As Lynn approached her 70th birthday, she developed a musical connection with an improbable admirer, alternative rocker Jack White of the White Stripes. White wound up producing Lynn's 2004 album "Van Lear Rose." In 2003, he persuaded Lynn to perform a show with him in New York. England rehearsed songs with White and Lynn in her tour bus before the Big Apple show. Once onstage, the three were captured in a photo that ran in People magazine.

"It looked like we were a trio," England said, laughing.

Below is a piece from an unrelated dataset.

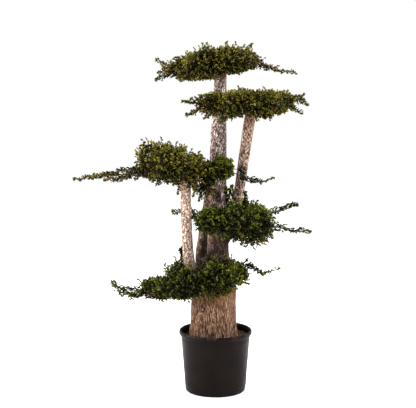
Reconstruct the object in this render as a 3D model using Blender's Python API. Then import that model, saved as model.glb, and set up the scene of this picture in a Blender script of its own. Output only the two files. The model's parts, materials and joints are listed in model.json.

Though England wasn't familiar with White's music at the time, the former Terre Hautean is adept at performing various musical genres. The 1981 Terre Haute South High School grad studied music at Indiana University while earning a major in history. He played in a punk music band in New York after college, but also played 'society music' with orchestras in NYC ballrooms. His ability to read sheet music opened doors to jobs in New York, before he moved his family to Nashville.

Lynn's band didn't use song charts. They played her music by heart.

"Loretta's thing was pretty informal, old-school, 'the hillbilly-est hillbilly,'" England said.

She would wear ballroom gowns, come onstage and open with "Thank God, I'm a Country [Girl]," putting a twist on the famous John Denver song. "Then she would stand there and kick off her shoes and be barefoot in front of her people and say, 'So what do you want to hear?'" England remembered.

He grew to like Lynn's "Table for Two" among all the classics from her six-decade career, but his favorite was "When the Tingle Becomes a Chill," a crushing ballad of faded love. "If that doesn't give you goosebumps, nothing will," England said.

She maintained her privacy, as much as possible, on those tours, riding in a separate bus. That purple-decorated vehicle would draw onlookers when it pulled into a town or a Walmart to pick up supplies. Cars of curious people circled it as Lynn sat inside. "I thought, 'This has been happening to Loretta since 1965.' How that would change your world," England said.

Her peak performances revealed the reason for the public's fascination, her soaring voice. "When she was feeling it, she would throw her head back and hold that microphone and sing, and you would feel it down to your toes," England said. "That was the thing, when she felt it, you felt it."

Lynn's visual persona remains close to Jasonville singer and Elvis Presley impersonator Bruce Borders, literally. As a collector of music memorabilia, Borders owns several of the gowns Lynn wore onstage and around her Hurricane Mills Ranch. Those hang in his collection along with Elvis' stage-worn outfits kept at his insurance business in Jasonville, where he once served as mayor and now as the state representative for Indiana House District 45.

"I was always enamored with her, because I thought she was such a great entertainer, and an even better person," Borders said Tuesday afternoon.

He saw proof firsthand in the early 1980s. Borders and his City Council Band performed as Lynn's opening act at the Illinois State Fair in DuQuion. The dressing rooms for the performers were below the stage. That's where Borders encountered Lynn and her guitarist, and the three wound up talking about their shared Christian faith, before playing to a throng of thousands.

"We just had a wonderful time and a wonderful discussion right before she went out on stage," Borders said. "What a sweet, sweet lady she truly was. and I don't say that all the time, because some entertainers aren't nice people."

Lynn's tours took her through Terre Haute, too. She and Twitty headlined three autumn shows in Hulman Center in 1975, '76 and '77, that facility's concert heyday. Their Nov. 15, 1975 show drew 8,408 fans, Hulman Center's second-highest concert attendance up to that point, topped only by Elvis Presley at 10,244 just four months earlier.

Several years before that, Lynn sang in the Harry Weger Show at Terre Haute, according to Tribune-Star archives.

Over time, her 1976 memoir "Loretta Lynn: Coal Miner's Daughter" and the subsequent movie in 1980 spread her fame beyond country music radio and record sales. Her east-Kentucky mountain accent and homespun storytelling connected with audiences. And, as England put it, "People forget, Loretta Lynn was so beautiful, and that goes a long way."

That said, her primary gift to her fans was that sound. "The thing about her is the music," England said, "those great songs."